# 1994 540 buying advice



## The BoatMan (Apr 2, 2002)

Advice on things to look out for when buying a 1994 540 with 90k miles? Would it hold up as a daily driver?

Did they have the engine issue like the 95? Even if it took some money to upkeep I really am in love with the look of these older 5 series. 

Thanks for any help you can provide.


----------



## zmuff (Nov 6, 2004)

Here's a link to a new website still being put together but already has some good info available. It should help you decide which model you want. Any e34 is a good daily driver, it's more of what you want out of your daily driver. Good luck!

bmw4life.com


----------



## Wengenstein (Feb 20, 2004)

That's a cool site, how long has it been around?

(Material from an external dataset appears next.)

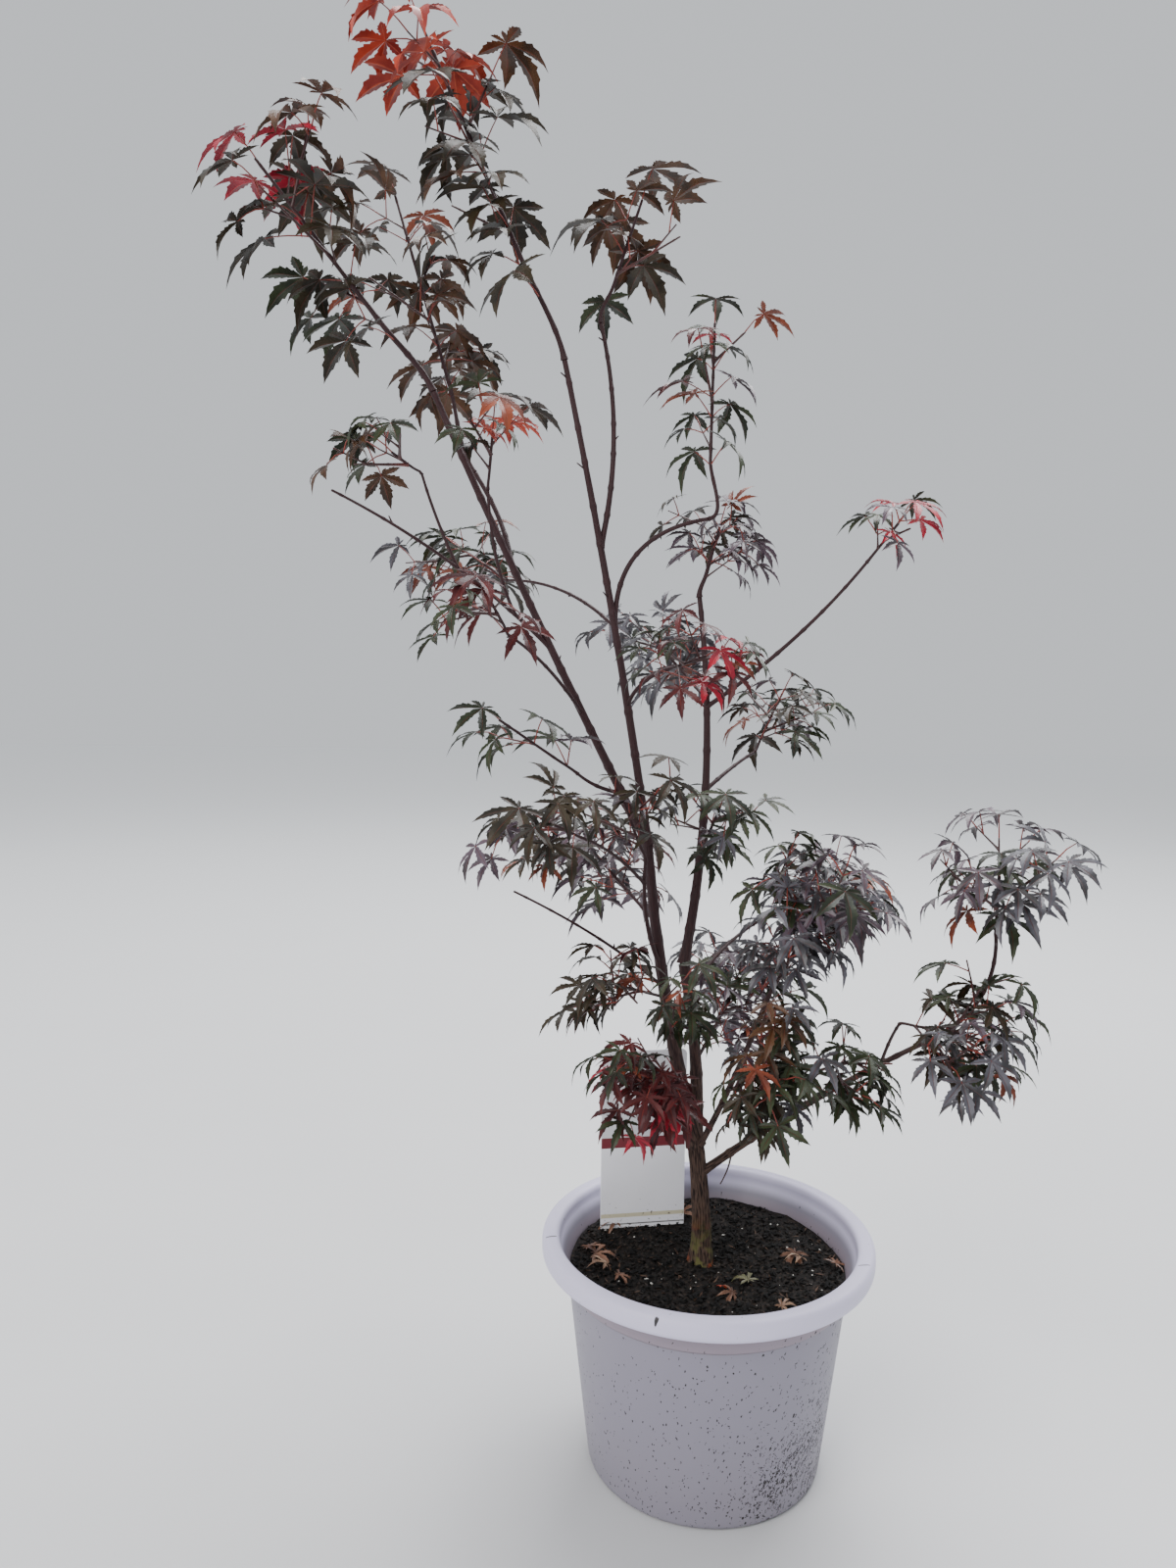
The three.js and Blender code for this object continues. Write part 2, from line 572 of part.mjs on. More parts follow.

As for the 540i, I have a '95 540i 6sp and it's my daily driver. I've got about 140K on an original nikasil block and it runs great and idles smooth. As with any other used car, if it was well taken care of it'll go forever. :thumbup:

And if you haven't already, check out what are (IMO) probably the two formost resources on the e34 bimmer.info and bmwe34.net.

Dennis



zmuff said:


> Here's a link to a new website still being put together but already has some good info available. It should help you decide which model you want. Any e34 is a good daily driver, it's more of what you want out of your daily driver. Good luck!
> 
> bmw4life.com


----------